The following section illustrates the reliability of the estimation strategy behind the grmpy package when facing agent heterogeneity and shows also that the corresponding results withstand a critical examination. The checks in both subsections are based on a mock data set respectively the estimation results from

Carneiro, Pedro, James J. Heckman, and Edward J. Vytlacil. Estimating Marginal Returns to Education. American Economic Review, 101 (6):2754-81, 2011.

We conduct two different test setups. Firstly we show that grmpy is able to provide better results than simple estimation approaches in the presence of essential heterogeneity. For that purpose we rely on a monte carlo simulation setup which enables us to compare the results obtained by the grmpy estimation process with such of a standard Ordinary Least Squares (OLS) approach. Secondly we show that grmpy is capable of replicating the \(B^{MTE}\) results by [6] for the parametric version of the Roy model.

Reliability of Estimation Results

The estimation results and data from [6] build the basis of the reliability test setup. The data is extended by combining them with simulated unobservables that follow a distribution that is pre-specified in the following initialization file. In the next step the potential outcomes and the choice of each individual are calculated by using the estimation results.

This process is iterated a certain amount of times. During each iteration the rate of correlation between the simulated unobservables increases. Translated in the Roy model framework this is equivalent to an increase in the correlation between the unobservable variable \(U_1\) and \(V\), the unobservable that indicates the preference for selecting into treatment. Additionally the specifications of the distributional characteristics are designed so that the expected value of each unobservable is equal to zero.
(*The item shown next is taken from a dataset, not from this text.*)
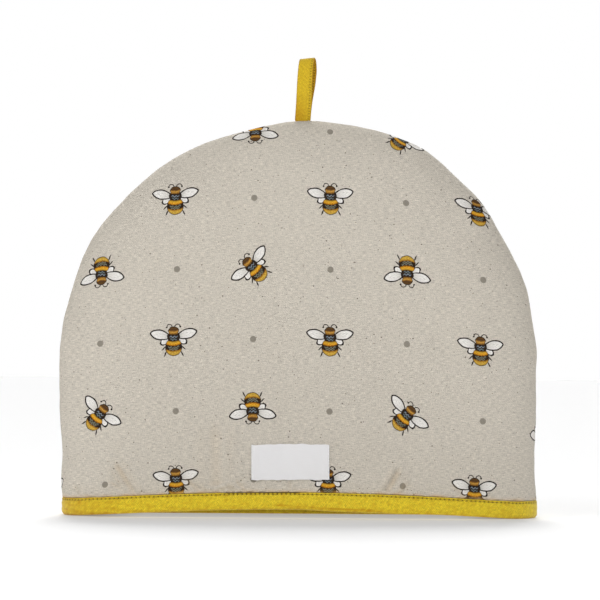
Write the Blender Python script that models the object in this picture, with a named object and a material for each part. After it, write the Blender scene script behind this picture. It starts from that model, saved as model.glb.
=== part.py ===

This ensures that the true \(B^{ATE}\) is fixed to a value close to 0.5 independent of the correlation structure.

For illustrating the reliability we estimate \(B^{ATE}\) during each step with two different methods. The first estimation uses a simple OLS approach.


As can be seen from the figure, the OLS estimator underestimates the effect significantly. The stronger the correlation between the unobservable variables the more or less stronger the downwards bias.


The second figure shows the estimated \(B^{ATE}\) from the grmpy estimation process. Conversely to the OLS results the estimate of the average effect is close to the true value even if the unobservables are almost perfectly correlated.


The second check of reliability compares the results of our estimation process with already existing results from the literature. For this purpose we replicate the results for the marginal treatment effect from Carneiro 2011 ([6]). Additionally we provide a jupyter notebook that runs an estimation based on an initialization file for easy reconstruction of our test setup. The init file corresponds to the specifications of the authors. As shown in the figure below the results are really close to the original results. The deviation seems to be negligible because of the usage of a mock dataset.